Transverse & Longitudinal Waves
- Waves are repeated vibrations that transfer energy
- Waves can exist as one of two types:
- Transverse
- Longitudinal
Transverse Waves
- Transverse waves have vibrations that are at 90° to the direction of travel
- Transverse waves:
- Vibrate perpendicularly to the direction of travel
- Transfer energy, but not the particles of the medium
- Mechanical waves move in solids and on the surfaces of liquids but not through liquids or gases
- Electromagnetic waves are transverse waves that can move in solids, liquids and gases and in a vacuum
- The point on the wave that is:
- The highest above the rest position is called the peak, or crest
- The lowest below the rest position is called the trough
Example of a transverse wave
Transverse waves can be seen in a rope when it is moved quickly up and down
- Examples of transverse waves are:
- Ripples on the surface of water
- Vibrations in a guitar string
- S-waves (a type of seismic wave)
- Electromagnetic waves (such as radio, light, X-rays etc)
Longitudinal Waves
- Longitudinal waves have vibrations that are parallel to the direction of travel
- Longitudinal waves:
- Vibrate in the same direction as the direction of travel
- Transfer energy, but not the particles of the medium
- Move in solids, liquids and gases
- Cannot move in a vacuum (since there are no particles)
- The key features of a longitudinal wave are where the points are:
- Close together, called compressions
- Spaced apart, called rarefactions
Example of a longitudinal wave
Longitudinal waves can be seen in a slinky spring when it is moved quickly backwards and forwards
- Examples of longitudinal waves are:
- Sound waves
- P-waves (a type of seismic wave)
- Pressure waves caused by repeated movements in a liquid or gas
Comparing Transverse & Longitudinal Waves
- The different properties of transverse and longitudinal waves are shown in the table:
Transverse Waves v Longitudinal Waves Table
| Property | Transverse Waves | Longitudinal Waves |
| Structure | Peaks and troughs | Compressions and rarefactions |
| Vibration | 90° to the direction the wave travels | Parallel to the direction the wave travels |
| Vacuum | Only electromagnetic waves can travel in a vacuum | Cannot travel in a vacuum |
| Material | Con move in solids and the surface of liquids (electromagnetic waves can move in solids, liquids and gases) | Con move in solids, liquids and gases |
| Speed of wave | Depends on material it is travelling in | Depends on material it is travelling in |
Worked example
Both transverse and longitudinal waves can travel on the surface of water. The diagram below shows a toy duck bobbing up and down on top of the surface of some water.

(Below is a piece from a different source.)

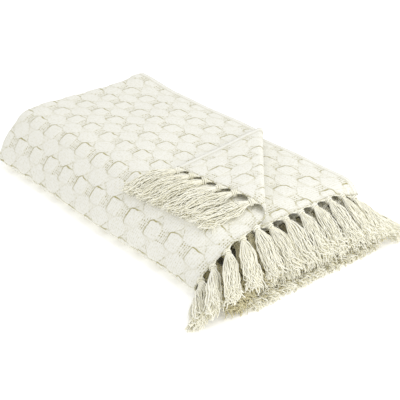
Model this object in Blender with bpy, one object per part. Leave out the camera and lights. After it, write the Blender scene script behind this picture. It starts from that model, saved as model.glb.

Explain how the toy duck demonstrates that waves do not transfer matter.
Answer:
Step 1: Identify the type of wave
- The type of wave on the surface of a body of water is a transverse wave
- This is because the duck is moving perpendicular to the direction of the wave
Step 2: Describe the motion of the toy duck
- The plastic duck moves up and down but does not travel with the wave
Step 3: Explain how this motion demonstrates that waves do not transfer matter
- Both transverse and longitudinal waves transfer energy, but not the particles of the medium
- This means when a wave travels between two points, no matter actually travels with it, the points on the wave just vibrate back and forth about fixed positions
- Objects floating on the water simply bob up and down when waves pass under them, demonstrating that there is no movement of matter in the direction of the wave, only energy
Examiner Tip
The key difference between transverse and longitudinal waves is the direction of the vibrations with respect to the direction of the wave itself. For transverse waves, these are perpendicular to each other, whilst for longitudinal waves, these are parallel.